Neubert氏: 過去3~5年の間に行った戦略的なステップは、 Ørsted を世界的な再エネのメジャー企業にすることに焦点を当てている。最初のステップは、石油・ガス事業を売却し、事業をほぼ再生可能エネルギーに集中させることであった。また、国内の熱電併給プラントの転換にも投資し、石炭からバイオマスへの転換を実現した。その結果、当社は2023年に石炭から撤退し、2025年には発電量がカーボンニュートラルになる。
2016年、我々はIPOを完了させ、 Ørsted の前身であるDONG Energy社は上場企業となった。このIPOにより、私たちは成長のための資金調達に必要な柔軟性と株式へのアクセスを得ることができた。また、このIPOにより、機関投資家や個人投資家に、我々のグリーンへの移行に参加する機会を提供するとともに、我々のプロフィールを明確にした。
この2、3年の間に、当社は陸上風力市場に再参入し、太陽光発電や蓄電ソリューションにも進出した。これらの動きは、当社の技術ミックスの多様化につながり、お客様の要求によりよく応えることができる。重要なのは、当社がこれらの技術に大規模に取り組んでいることである。例えば、北米は陸上風力や蓄電ソリューションにとって大きな市場であり、我々はそこに投資している。 我々はが行うすべてのことは、グリーンエネルギーだけで動く世界を実現するというビジョンを反映している。洋上風力は世界を動かす可能性を秘めているが、より広範なテクノロジーミックスが当社の成長をより良くサポートすると確信している。
MC: Ørsted は、以前から洋上風力のリーダーとしての変革を遂げてきた。この市場ではどのような成長の機会があるとお考えるのか。
Neubert氏:当社の目標は、洋上風力のグローバル・リーダーであり続けることである。この2〜3年の間に、洋上風力は欧州を中心とした市場から世界的な市場へと拡大した。我々は、この変化にいち早く対応してきた。当社は、欧州のデベロッパーとして初めて米国で大規模な洋上風力に参入した。また、海外の洋上風力発電事業者としては初めて台湾に進出した。その結果、数年のうちに両市場で大規模なプロジェクトポートフォリオを構築することができた。

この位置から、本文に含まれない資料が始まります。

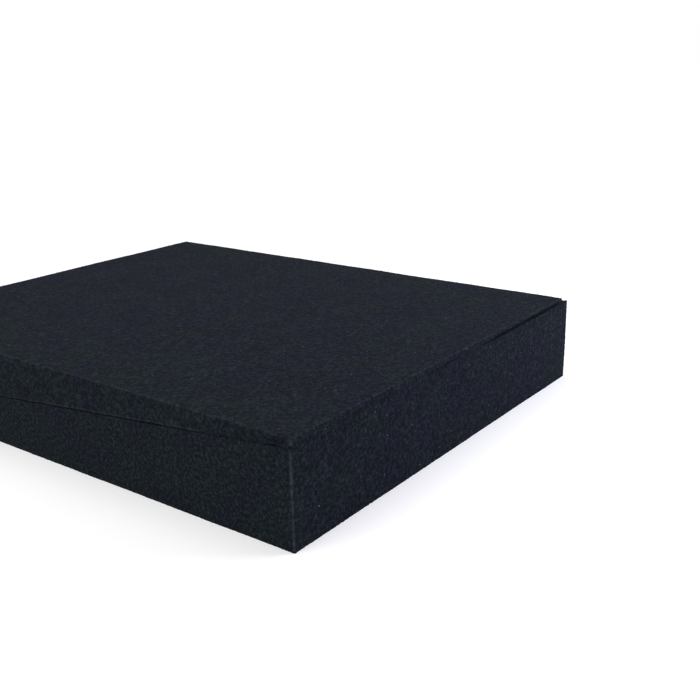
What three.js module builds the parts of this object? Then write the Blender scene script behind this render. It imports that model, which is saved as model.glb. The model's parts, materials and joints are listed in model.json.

このような成長を支えるため、当社は最近、洋上風力発電事業を再編し、4つの新しい地域を設けました。異なる市場に近づくことは、その発展をナビゲートするために重要である。また、風力発電所の所有権などの商業的な問題にも役立つ。一方で、グローバルオペレーションやEPC(設計・調達・建設)部門が提供するスケールメリットやレバレッジ、標準を維持したいと考え、各地域と密接に連携している。
MC:エネルギー分野における変革の新たな兆しが見えてきている。経営陣は、 Ørsted が洋上風力のリーダーであり続けるために、また、エネルギー業界の次の進化段階で確固たる地位を獲得するために、どのように挑戦し続けているのか。
Neubert氏:我々は定期的にそのことを自問している。また、投資家やメディア、社内の関係者からも、着床式洋上風力が当社の主力であることを考えると、リスクがあるのではないかという質問を何度も受けた。我々は洋上風力における世界的なリーダーとしての地位を大切にしており、それを維持したいと考えてる。もちろん、浮体式洋上風力のような大きな開発に乗り遅れたくはない。
そのためには、自らを改革する能力が鍵となる。2006年、DONG Energy社は石油・ガスのライセンスをいくつか持っていた。その後、国内のエネルギー会社6社を合併して再起を図った。その数年後には、風力発電事業部を設立し、数年のうちに世界的なリーダーとなることで、再び自己改革を行った。 Ørsted の戦略と、世界的な再エネ・メジャーになるという野望にとって、新たな領域を調査し、新たなビジネス分野を見出すことは不可欠である。